More than a decade before Texas Western, there was Crispus Attucks High School of Indianapolis. The enrollment was all black because of the city's segregation policy at the time. Led by future college and NBA great Oscar Robertson and several other players nearly as talented, Crispus Attucks won the 1955 Indiana state basketball championship and became the first all-black team to win a title in an integrated American sport.
It was a shock to the city's culture and sensibilities, but a landmark event in civil rights history and a major step toward breaking down racial barriers. The team constantly fought prejudice. Now the story of Robertson and the school's achievement has made it to the screen in "Something To Cheer About," a documentary written and directed by Betsy Blankenbaker. It opens today at the E Street Landmark theater in the District and in eight other cities.
Unlike "Glory Road," it's all true.
"It's an inspirational and hopeful film that a group of black teenagers can make a difference," said Blankenbaker, an Indianapolis native. "'Glory Road' is a good story. This is a better story."
The documentary, which features extensive archival footage and interviews with team members and others familiar with the story, "depicts life in Indianapolis and how basketball helped the schools integrate and how it helped us really grow as individuals," Robertson said. "It allowed us to gain confidence and say, 'We are somebody.' For so many years it was, 'Blacks can't do this. They can't do that.' "
Blankenbaker originally released the film in 2002 but said it was still "a work in progress." She added an original soundtrack and made other changes to polish up what amounts to a true labor of love. The inspiration was the close friendship between her father, who died in 1989, and Crispus Attucks coach Ray Crowe.

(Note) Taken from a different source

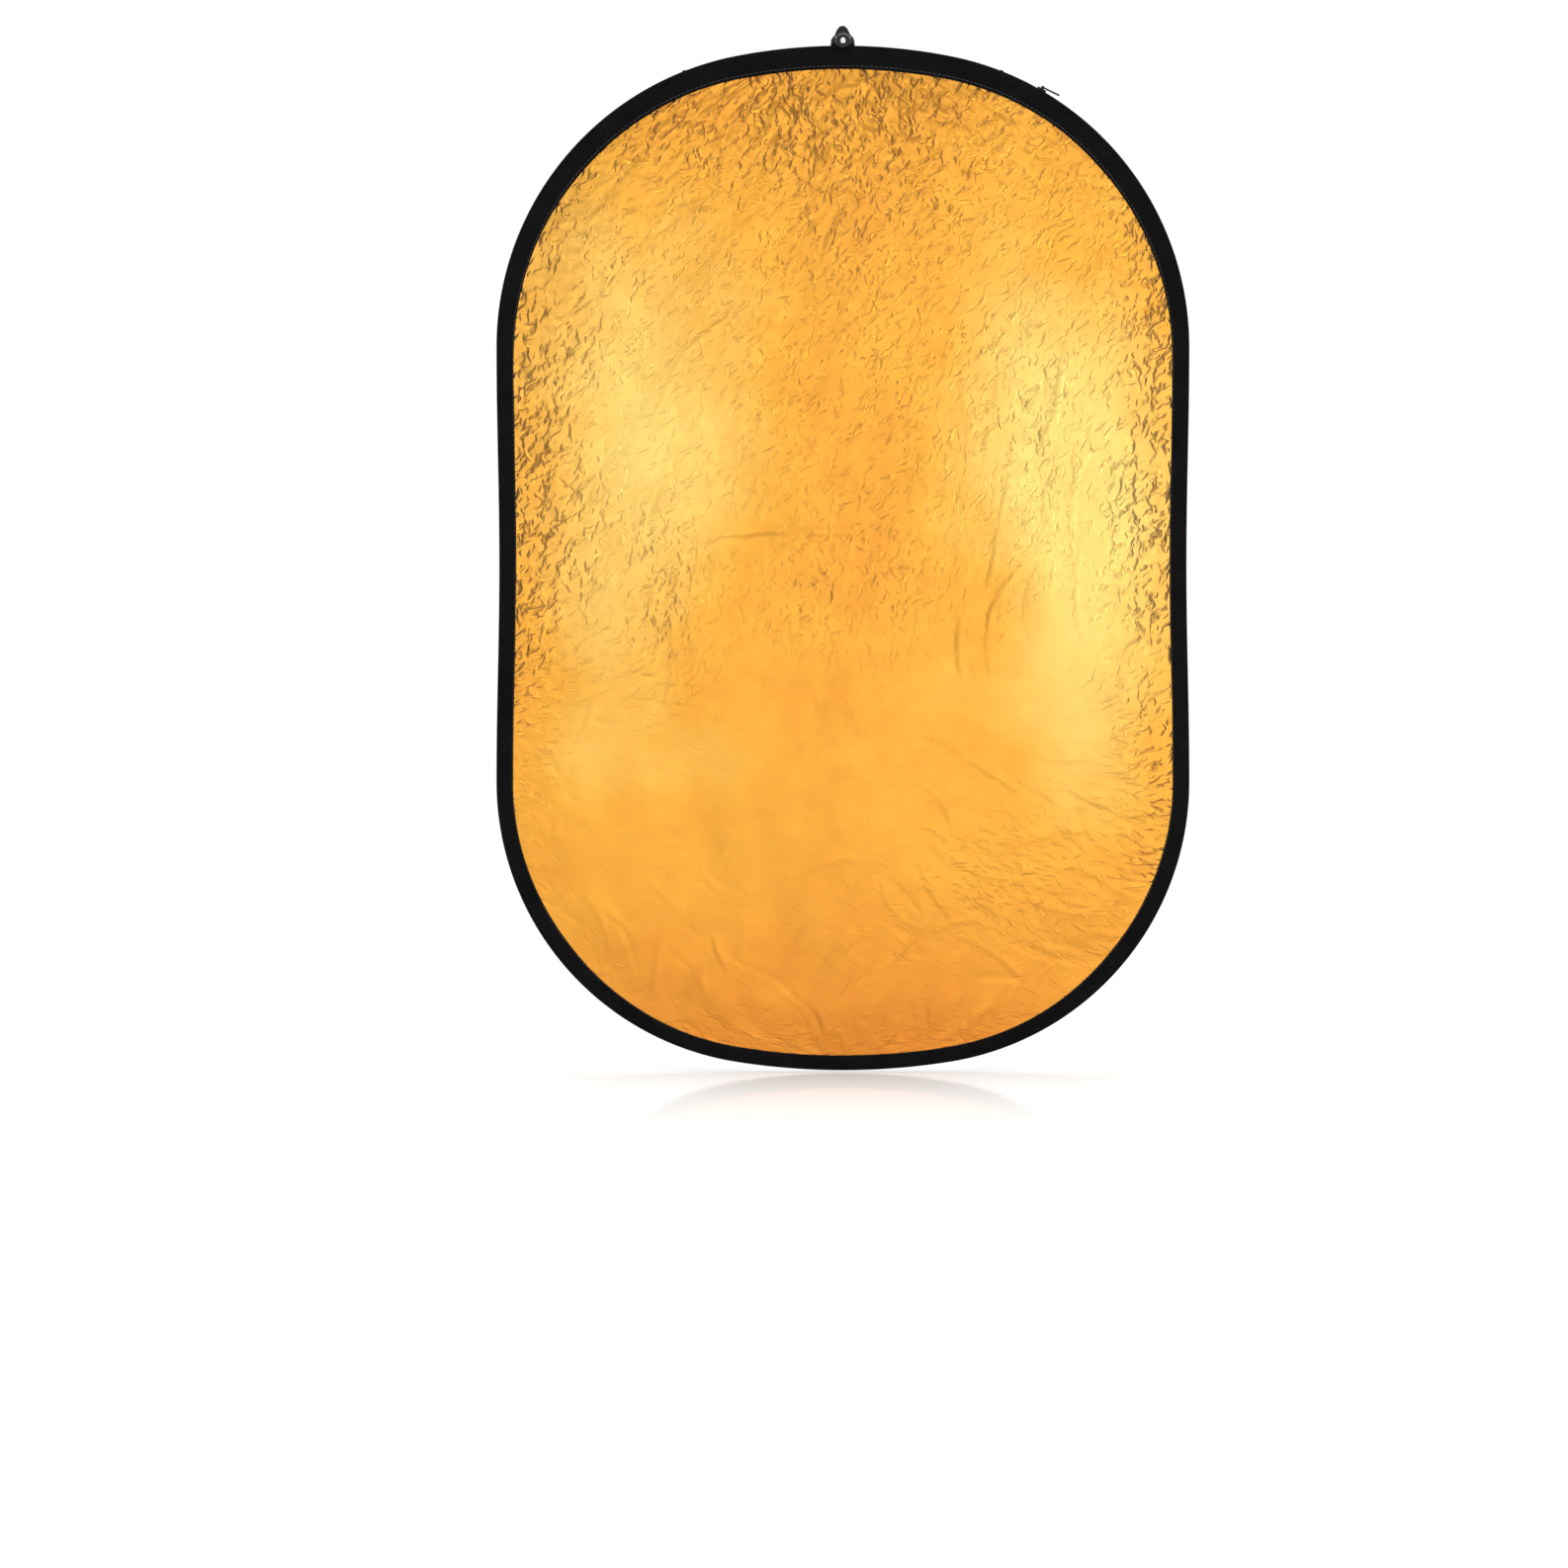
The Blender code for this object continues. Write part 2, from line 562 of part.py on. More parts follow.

"I went to see Coach Crowe about eight years ago, and I realized how old he was and thought, 'If I don't make this film now a big part of our history is gonna be lost,' " she said.
Crowe died in 2003, but he remains as much the focal point of the film as Robertson, the Big O. In a state where basketball is followed with near-religious fervor, Crowe helped revolutionize how the game was played with a fast-breaking, wide-open, yet disciplined style. He not only allowed, but encouraged his players to show off their prodigious dunking talents. He was dignified and demanding, tough in a subdued, non-combative manner. A half-century later, his players still speak reverently about him.
"I don't think any coach can teach you how to play basketball," Robertson said in a telephone interview this week. "But he could teach you about life. He had rules, and if you didn't follow the rules, you were out. If you did anything wrong, you were off the team. This is what we lived by. We lived by those rules."